I have a friend who, when he gets tired, gets lost with his eyes. It’s like he’s taking a nap but with the eyes fully open and he doesn’t seem to know that his eyes get stuck, focused on one specific spot when this happens. I love this guy, we have so much fun together, but I never know when this will happen and I never seem to be prepared. One time, we had been for a long walk in the botanical gardens and as we took the tram back it happened. I was talking (as usual) and then I noticed he turned very quiet and his look was focused on an old man sitting across from us. The old man smiled insecurely and said “hi”, since my friend was staring at him without a flinch. After a few minutes the old man got so uncomfortable that he changed seats and I was so embarrassed. My friend was still staring at the empty spot where the man had sat and I thought “no, please don’t sit here”, as a young, slimey, wall street-ish looking guy talking extremely loudly on the phone sat down, right there. It didn’t take long before he noticed my friend’s piercing glare. At first he didn’t take any notice, just kept talking on his phone and looking out the window. Then, all of a sudden my friend came out of his coma, put his finger on his lips and went “Sch! Sch! Sch!”. The guy stopped talking and looked at my friend with a shocked and surprised face. The rest of the commuters started to laugh as my friend applauded. Who does that?!

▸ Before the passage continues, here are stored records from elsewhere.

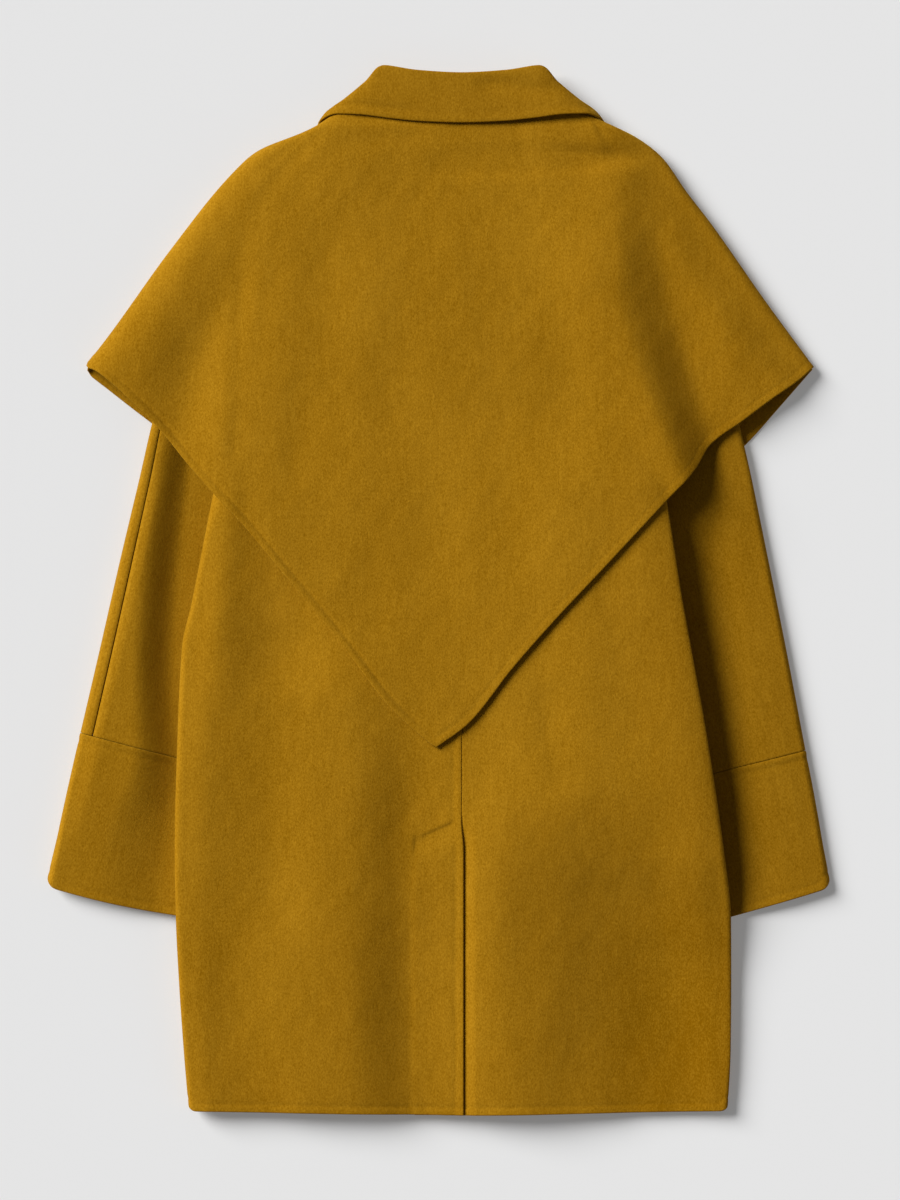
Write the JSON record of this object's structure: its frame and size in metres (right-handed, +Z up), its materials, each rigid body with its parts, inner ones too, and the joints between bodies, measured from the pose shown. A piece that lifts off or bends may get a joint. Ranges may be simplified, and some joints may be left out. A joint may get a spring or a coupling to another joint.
{
  "type": "wool coat",
  "caption": "Long wool coat laid flat with its back up: fold-over collar, large pointed cape over the shoulders, deep flared cuffs and a lapped vent in the back hem.",
  "frame": {"origin": "centre of the coat's footprint, on the surface it lies on", "axes": "+X across the coat, to the right as its back is seen with the collar at the top; +Y from the hem to the collar; +Z up, out of the back of the coat"},
  "size_m": [0.784, 1.0502, 0.0442],
  "materials": {
    "wool": "matte"
  },
  "bodies": {
    "root": {"back_left": "wool", "back_right": "wool", "front_left": "wool", "front_right": "wool", "sleeve_left_back": "wool", "sleeve_left_front": "wool", "sleeve_right_back": "wool", "sleeve_right_front": "wool", "cuff_left": "wool", "cuff_right": "wool", "collar": "wool", "cape_back": "wool", "cape_front_left": "wool", "cape_front_right": "wool"}
  },
  "joints": []
}
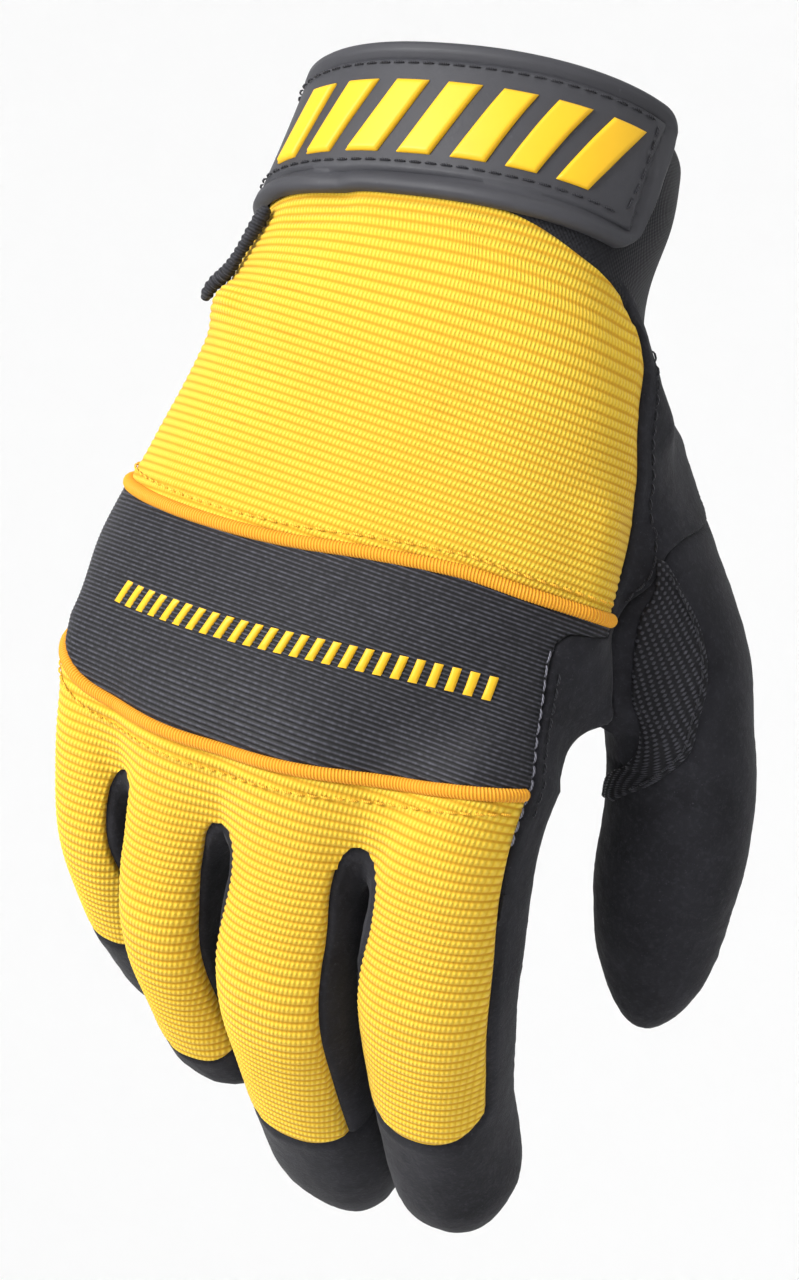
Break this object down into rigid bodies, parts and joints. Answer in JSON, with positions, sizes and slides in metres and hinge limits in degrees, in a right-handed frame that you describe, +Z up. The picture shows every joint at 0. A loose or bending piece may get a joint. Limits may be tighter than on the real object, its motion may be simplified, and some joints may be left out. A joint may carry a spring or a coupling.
{
  "type": "work glove",
  "caption": "Right-hand work glove of stretch knit and black synthetic suede with a knuckle band, padded thumb crotch and a rubber closing tab on the cuff.",
  "frame": {"origin": "centre of the wrist opening, on the opening's plane", "axes": "+Z up the back of the hand towards the wrist, -Y out of the back of the hand, +X towards the thumb"},
  "size_m": [0.128, 0.0963, 0.2155],
  "materials": {
    "yellow_stretch": "ribbed knit, matt",
    "piping_cord": "twisted cord, slight sheen",
    "band_stretch": "fine ribbed knit, matt",
    "black_suede": "synthetic suede with a short nap, matt",
    "grip_print": "small raised scales on suede, matt",
    "cuff_web": "woven elastic, matt",
    "tab_rubber": "moulded rubber, soft sheen",
    "strap_web": "woven strap, matt",
    "binding_knit": "gathered knit binding, matt"
  },
  "bodies": {
    "root": {"cuff": "cuff_web", "back_panel": "yellow_stretch", "knuckle_band": "band_stretch", "piping_upper": "piping_cord", "piping_lower": "piping_cord", "finger_panel": "yellow_stretch", "fourchette_little_ring": "black_suede", "fourchette_ring_middle": "black_suede", "fourchette_middle_index": "black_suede", "little_front": "black_suede", "ring_front": "black_suede", "middle_front": "black_suede", "index_front": "black_suede", "side_panel": "black_suede", "palm": "black_suede", "thumb": "black_suede", "thumb_grip_patch": "grip_print", "strap_tab": "tab_rubber", "wrist_strap": "strap_web", "side_binding": "binding_knit"}
  },
  "joints": []
}
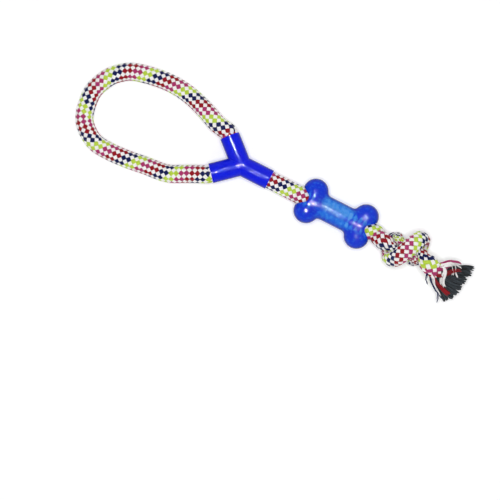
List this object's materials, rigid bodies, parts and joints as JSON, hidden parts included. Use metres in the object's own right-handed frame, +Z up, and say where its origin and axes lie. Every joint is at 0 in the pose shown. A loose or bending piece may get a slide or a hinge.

Answers to who does that in these situations:

Situation A
My son

Situation B
My son

Situation C
My son

Situation D
My son

The kind of behaviour described in the situations above wouldn’t be ok anywhere, if they were preformed by grown ups. When it’s a baby doing,  it on the other hand, people just smile and tilt their heads. Iggson can walk up to a random person on the street and start making his tiger sound and then move on. His victim would just laugh and say something in the way of “your son is adorable”. Iggson gets away with anything, absolutely anything.           Until he turns 5.

 

*Fika is a Swedish thing where you sit down for a coffee and/or buns and/or cake and/or cookies at 3 pm. It usually lasts between 30 minutes (very rarely) up to 3 hours (much more common).